:: Requirements ::
Return only the lines from the top of the material through the line marked by "import Module from", unaltered.

--- START OF Available data ---

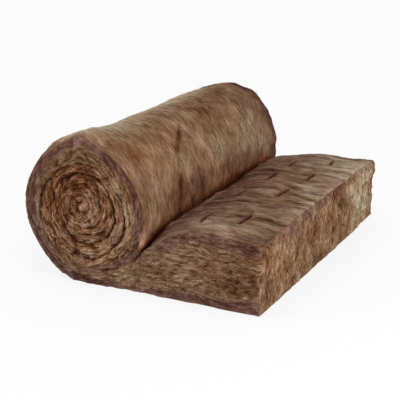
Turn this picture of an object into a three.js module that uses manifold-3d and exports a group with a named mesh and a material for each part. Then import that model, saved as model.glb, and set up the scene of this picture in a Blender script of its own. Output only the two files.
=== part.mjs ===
import * as THREE from "three";
import { mergeVertices } from "three/addons/utils/BufferGeometryUtils.js";
import Module from "manifold-3d";

// One length of mineral wool mat. One end is wound into a roll, and the other lies flat at its full loft.
// Lengths are in millimetres and angles in degrees. While it is modelled, the roll's middle is above x = 0,
// its axis is parallel to Y, the flat end runs out along +X, and the floor is z = 0.

// The mat
const MAT_WIDTH = 1200;
const MAT_LOFT = 252; // thickness of the flat end, where it is highest
const FREE_LENGTH = 683; // from the roll's middle to the free end
const EDGE_RADIUS = 14; // rounding of the cut edges
const CORNER_RADIUS = 22; // rounding of the free end's top edge
const DROOP = 14; // how far the top has fallen away at the free end

// The roll
const ROLL_WIDTH = 484;
const ROLL_HEIGHT = 516;
const SETTLING = 8; // how much the floor flattens the roll's underside
const NIP_ANGLE = 25; // where the flat end leaves the roll, below the level of its middle
const RISE_LENGTH = 235; // from the nip to where the mat has its full loft
const SHOULDER_RADIUS = 34; // rounding of the roll's rims at the shoulder
const SHOULDER_ANGLE = 118; // the direction in which the shoulder looks, up and away from the flat end
const SWELLING = 26; // how far the shoulder stands out near the front end
const SWELLING_PLACE = 110; // the middle of that swelling, from the front end
const SWELLING_REACH = 190;

// The turns, whose gap shows as a spiral groove in both ends
const TURN_THICKNESS = 45; // the compressed mat in the roll
const OUTER_TURN_EXTRA = 42; // the outermost turn is less compressed
const LOOSENING_ANGLE = 25; // how soon after the nip it is as thick as that
const CENTRE_RADIUS = 14; // where the gap ends
const GAP_WIDTH = 11;
const GAP_DEPTH = 34;

// The cut marks across the flat end
const MARK_LENGTH = 100;
const MARK_WIDTH = 7;
const MARK_DEPTH = 12;
const MARK_PITCH = 280; // from mark to mark in a row
const MARK_MARGIN = 75; // the least room between a row and the mat's sides
const ROW_SETBACK = 167; // from the free end to the first row
const ROW_PITCH = 146;
const ROW_CLEARANCE = 60; // the least room between a row and the nip
const ROW_SHIFTS = [60, 30]; // how far each row in turn is shifted towards the back end

// Facets
const ROLL_STEP = 7; // degrees
const ROUNDING_STEPS = 3;
const RISE_STEPS = 6;
const DROOP_STEPS = 4;
const MIDDLE_STATIONS = 7;
const GAP_STEP = 12; // degrees

const HALF_WIDTH = MAT_WIDTH / 2;
const HALF_ROLL = ROLL_WIDTH / 2;
const HALF_HEIGHT = (ROLL_HEIGHT + SETTLING) / 2;
const MIDDLE_HEIGHT = HALF_HEIGHT - SETTLING;
const MEAN_RADIUS = (HALF_ROLL + HALF_HEIGHT) / 2;

const radians = THREE.MathUtils.degToRad;

function onRoll(angle, share = 1) {
  return new THREE.Vector2(
    share * HALF_ROLL * Math.cos(radians(angle)),
    MIDDLE_HEIGHT + share * HALF_HEIGHT * Math.sin(radians(angle)),
  );
}

const NIP = onRoll(-NIP_ANGLE);

// The height of the flat end's top at x: it rises from the nip, and then falls away slowly.
function topHeight(x) {
  const risen = Math.min(1, (x - NIP.x) / RISE_LENGTH);
  const past = Math.max(0, x - NIP.x - RISE_LENGTH) / (FREE_LENGTH - NIP.x - RISE_LENGTH);
  return MAT_LOFT - (MAT_LOFT - NIP.y) * (1 - risen) ** 2 - DROOP * past ** 2;
}

// How far a direction on the roll looks the shoulder's way, from 0 to 1.
function shoulderShare(angle) {
  return Math.max(0, Math.cos(radians(angle - SHOULDER_ANGLE))) ** 2;
}

// The points from start to end, with steps spaces between them.
function spaced(start, end, steps) {
  return Array.from({ length: steps + 1 }, (_, i) => THREE.MathUtils.lerp(start, end, i / steps));
}

// The mat's outline in the XZ plane, as a list of { point, rim, lean }: rim is the rounding of the cut edge there,
// and lean is how much of the shoulder's swelling the point takes.
function outline() {
  const points = [];
  const add = (point, rim = EDGE_RADIUS, lean = 0) => points.push({ point, rim, lean });

  const floorAngle = 180 + THREE.MathUtils.radToDeg(Math.asin(MIDDLE_HEIGHT / HALF_HEIGHT));
  const rollSteps = Math.ceil((floorAngle + NIP_ANGLE) / ROLL_STEP);
  for (const angle of spaced(floorAngle, -NIP_ANGLE, rollSteps)) {
    const share = shoulderShare(angle);
    add(onRoll(angle), THREE.MathUtils.lerp(EDGE_RADIUS, SHOULDER_RADIUS, share), share);
  }

  const cornerX = FREE_LENGTH - CORNER_RADIUS;
  const levelX = Math.min(NIP.x + RISE_LENGTH, (NIP.x + cornerX) / 2);
  for (const x of spaced(NIP.x, levelX, RISE_STEPS).slice(1)) {
    add(new THREE.Vector2(x, topHeight(x)));
  }
  for (const x of spaced(levelX, cornerX, DROOP_STEPS).slice(1, -1)) {
    add(new THREE.Vector2(x, topHeight(x)));
  }

  const corners = [
    { radius: CORNER_RADIUS, z: topHeight(cornerX) - CORNER_RADIUS, from: 90, to: 0 },
    { radius: EDGE_RADIUS, z: EDGE_RADIUS, from: 0, to: -90 },
  ];
  for (const { radius, z, from, to } of corners) {
    for (const angle of spaced(from, to, ROUNDING_STEPS)) {
      const x = FREE_LENGTH - radius + radius * Math.cos(radians(angle));
      add(new THREE.Vector2(x, z + radius * Math.sin(radians(angle))));
    }
  }
  return points;
}

// The outline's outward direction at point i, halfway between those of its two sides.
function outward(points, i) {
  const before = points[(i + points.length - 1) % points.length].point;
  const here = points[i].point;
  const after = points[(i + 1) % points.length].point;
  const normal = (a, b) => new THREE.Vector2(a.y - b.y, b.x - a.x).normalize();
  return normal(before, here).add(normal(here, after)).normalize();
}

// The outline's points at one station, as 3-D points. turn runs from 0 on the end face to 90 where the rounding of
// the cut edge ends, and side is -1 at the front end, 1 at the back end. With middle given, they lie at that y.
function ring(points, side, turn, middle) {
  return points.map(({ point, rim, lean }, i) => {
    const y = middle ?? side * (HALF_WIDTH - rim * (1 - Math.cos(radians(turn))));
    const inset = middle === undefined ? rim * (1 - Math.sin(radians(turn))) : 0;
    const away = (y + HALF_WIDTH - SWELLING_PLACE) / SWELLING_REACH;
    const swelling = SWELLING * lean * Math.exp(-(away ** 2));
    const moved = outward(points, i).multiplyScalar(swelling - inset).add(point);
    return new THREE.Vector3(moved.x, y, moved.y);
  });
}

// A closed mesh through equal rings of points, with both ends capped by the given triangles of a ring.
function loft(rings, cap) {
  const size = rings[0].length;
  const indices = [];
  for (let r = 0; r + 1 < rings.length; r++) {
    for (let i = 0; i < size; i++) {
      const j = (i + 1) % size;
      const [a, b, c, d] = [r * size + i, r * size + j, (r + 1) * size + j, (r + 1) * size + i];
      indices.push(a, b, c, a, c, d);
    }
  }
  const last = (rings.length - 1) * size;
  for (const [a, b, c] of cap) {
    indices.push(a, b, c, last + a, last + c, last + b);
  }
  const geometry = new THREE.BufferGeometry().setFromPoints(rings.flat());
  geometry.setIndex(indices);
  return geometry;
}

function matGeometry() {
  const points = outline();
  const turns = spaced(0, 90, ROUNDING_STEPS);
  const reach = HALF_WIDTH - SHOULDER_RADIUS;
  const middles = spaced(-reach, reach, MIDDLE_STATIONS + 1).slice(1, -1);
  const rings = [
    ...turns.map((turn) => ring(points, -1, turn)),
    ...middles.map((y) => ring(points, 0, 90, y)),
    ...turns.reverse().map((turn) => ring(points, 1, turn)),
  ];
  const face = rings[0].map((p) => new THREE.Vector2(p.x, p.z));
  return loft(rings, THREE.ShapeUtils.triangulateShape(face, []));
}

// How far in the gap between the turns lies after it has gone round by travel degrees from the nip.
function gapInset(travel) {
  const loosened = 1 - Math.exp(-travel / LOOSENING_ANGLE);
  return OUTER_TURN_EXTRA * loosened + (TURN_THICKNESS * travel) / 360;
}

// The gap's middle line in the XZ plane, from just outside the nip to the roll's middle.
function gapLine() {
  const line = [];
  for (let travel = 0; gapInset(travel) < MEAN_RADIUS - CENTRE_RADIUS; travel += GAP_STEP) {
    line.push(onRoll(-NIP_ANGLE - travel, 1 - gapInset(travel) / MEAN_RADIUS));
  }
  const mouth = line[0].clone().sub(line[1]).setLength(EDGE_RADIUS + GAP_WIDTH).add(line[0]);
  return [mouth, ...line];
}

// The solid that cuts the gap into one end: a V whose open side stands proud of the end face.
function gapCutter(side) {
  const line = gapLine();
  const rings = line.map((point, i) => {
    const along = line[Math.min(i + 1, line.length - 1)].clone().sub(line[Math.max(i - 1, 0)]);
    const across = new THREE.Vector2(-along.y, along.x).setLength(GAP_WIDTH);
    const proud = side * (HALF_WIDTH + GAP_DEPTH);
    const deep = side * (HALF_WIDTH - GAP_DEPTH);
    const corners = [
      new THREE.Vector3(point.x + across.x, proud, point.y + across.y),
      new THREE.Vector3(point.x - across.x, proud, point.y - across.y),
      new THREE.Vector3(point.x, deep, point.y),
    ];
    return side < 0 ? corners : corners.reverse();
  });
  return loft(rings, [[0, 2, 1]]);
}

// One cut mark: a slit with pointed ends, cut into the top at x.
function markCutter(x, y) {
  const slit = new THREE.Shape([
    new THREE.Vector2(-MARK_WIDTH / 2, -MARK_LENGTH / 4),
    new THREE.Vector2(0, -MARK_LENGTH / 2),
    new THREE.Vector2(MARK_WIDTH / 2, -MARK_LENGTH / 4),
    new THREE.Vector2(MARK_WIDTH / 2, MARK_LENGTH / 4),
    new THREE.Vector2(0, MARK_LENGTH / 2),
    new THREE.Vector2(-MARK_WIDTH / 2, MARK_LENGTH / 4),
  ]);
  const geometry = new THREE.ExtrudeGeometry(slit, { depth: 2 * MARK_DEPTH, bevelEnabled: false });
  return geometry.translate(x, y, topHeight(x) - MARK_DEPTH);
}

function markCutters() {
  const cutters = [];
  const room = MAT_WIDTH - MARK_LENGTH - 2 * MARK_MARGIN;
  const last = Math.floor(room / MARK_PITCH);
  ROW_SHIFTS.forEach((shift, row) => {
    const x = FREE_LENGTH - ROW_SETBACK - row * ROW_PITCH;
    for (let i = 0; i <= last && x > NIP.x + ROW_CLEARANCE; i++) {
      cutters.push(markCutter(x, (i - last / 2) * MARK_PITCH + shift));
    }
  });
  return cutters;
}

const wasm = await Module();
wasm.setup();

function toManifold(geometry) {
  const bare = geometry.clone();
  bare.deleteAttribute("normal");
  bare.deleteAttribute("uv");
  const merged = mergeVertices(bare);
  const vertProperties = Float32Array.from(merged.attributes.position.array);
  const triVerts = Uint32Array.from(merged.index.array);
  return new wasm.Manifold(new wasm.Mesh({ numProp: 3, vertProperties, triVerts }));
}

function toGeometry(solid) {
  const { vertProperties, triVerts } = solid.getMesh();
  const geometry = new THREE.BufferGeometry();
  geometry.setAttribute("position", new THREE.BufferAttribute(vertProperties, 3));
  geometry.setIndex(new THREE.BufferAttribute(triVerts, 1));
  geometry.computeVertexNormals();
  return geometry;
}

const cutters = [gapCutter(-1), gapCutter(1), ...markCutters()];
const solid = cutters.reduce((body, cutter) => body.subtract(toManifold(cutter)), toManifold(matGeometry()));
const geometry = toGeometry(solid);
geometry.computeBoundingBox();
geometry.translate(-(geometry.boundingBox.min.x + geometry.boundingBox.max.x) / 2, 0, 0);

const wool = new THREE.MeshStandardMaterial({ color: 0x8a6a4c, roughness: 1, metalness: 0 });
const mat = new THREE.Mesh(geometry, wool);
mat.name = "wool_mat";

const insulationRoll = new THREE.Group();
insulationRoll.add(mat);

export default insulationRoll;
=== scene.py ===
import math

import bpy
import numpy as np
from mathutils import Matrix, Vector


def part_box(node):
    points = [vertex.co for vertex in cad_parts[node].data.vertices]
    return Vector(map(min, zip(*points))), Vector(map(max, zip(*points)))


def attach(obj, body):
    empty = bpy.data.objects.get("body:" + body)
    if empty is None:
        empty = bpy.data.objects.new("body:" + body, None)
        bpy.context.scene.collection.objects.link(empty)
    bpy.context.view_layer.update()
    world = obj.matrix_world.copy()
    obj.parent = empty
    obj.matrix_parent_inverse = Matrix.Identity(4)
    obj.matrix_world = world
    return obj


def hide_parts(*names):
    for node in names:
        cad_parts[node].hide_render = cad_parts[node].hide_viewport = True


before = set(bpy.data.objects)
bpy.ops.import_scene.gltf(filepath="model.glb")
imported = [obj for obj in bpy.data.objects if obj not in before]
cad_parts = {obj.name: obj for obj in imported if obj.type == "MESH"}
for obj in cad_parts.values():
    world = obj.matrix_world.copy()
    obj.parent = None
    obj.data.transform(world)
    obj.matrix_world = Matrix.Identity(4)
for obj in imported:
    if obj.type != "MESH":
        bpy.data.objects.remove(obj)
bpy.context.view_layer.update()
low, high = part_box("wool_mat")

# One length of mineral wool mat, in two pieces that meet under the roll's right side: the wound end and the
# flat end. Loose fibres lie on both. Lengths are in metres and angles in degrees.

# ---- the mat's sizes, as in the CAD
HALF_WIDTH = (high[1] - low[1]) / 2
FREE_X = high[0]
FREE_LENGTH = 0.683
ROLL_X = FREE_X - FREE_LENGTH
HALF_ROLL = 0.242
HALF_HEIGHT = 0.262
MIDDLE_HEIGHT = 0.254
MEAN_RADIUS = (HALF_ROLL + HALF_HEIGHT) / 2
NIP_ANGLE = 25
MAT_LOFT = 0.252
RISE_LENGTH = 0.235
DROOP = 0.014
TURN_THICKNESS = 0.045
OUTER_TURN_EXTRA = 0.042
LOOSENING_ANGLE = 25
EDGE_RADIUS = 0.014
FLOOR_EDGE_RADIUS = 0.007
CENTRE_RADIUS = 0.012
MARK_DEPTH = 0.016
FRONT, BACK = -1, 1  # the two ends' directions along Y

# The knife's marks, each a little off the CAD's regular place: distance from the free end, Y, length, slope.
MARKS = (
    (0.288, -0.435, 0.122, -0.14),
    (0.306, -0.085, 0.125, 0.1),
    (0.283, 0.16, 0.1, 0.05),
    (0.288, 0.41, 0.105, -0.07),
    (0.15, -0.398, 0.135, -0.02),
    (0.153, -0.036, 0.128, 0.08),
    (0.142, 0.227, 0.12, -0.05),
    (0.139, 0.455, 0.095, -0.12),
)

# ---- how fine the meshes are
ROLL_STEPS = 288  # round one turn
ROLL_STATIONS = 156  # along the roll, between its rims
RIM_STEPS = 7
MOST_TURNS = 8
TURN_ROWS = 14  # across one turn's cut edge
ACROSS_TURN = np.arange(1, TURN_ROWS) / TURN_ROWS
CORE_STEPS = 420  # of the innermost turns, where the fibres lie in all directions
FLAT_STEPS = 111  # along X
FLAT_STATIONS = 236  # along Y
FLAT_ROWS = 52  # along Z


# ---- noise and blending
def mix(a, b, share):
    return a + (b - a) * share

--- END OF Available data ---

:: Correct result ::
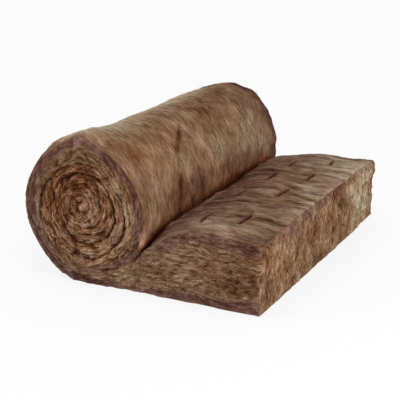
Turn this picture of an object into a three.js module that uses manifold-3d and exports a group with a named mesh and a material for each part. Then import that model, saved as model.glb, and set up the scene of this picture in a Blender script of its own. Output only the two files.
=== part.mjs ===
import * as THREE from "three";
import { mergeVertices } from "three/addons/utils/BufferGeometryUtils.js";
import Module from "manifold-3d";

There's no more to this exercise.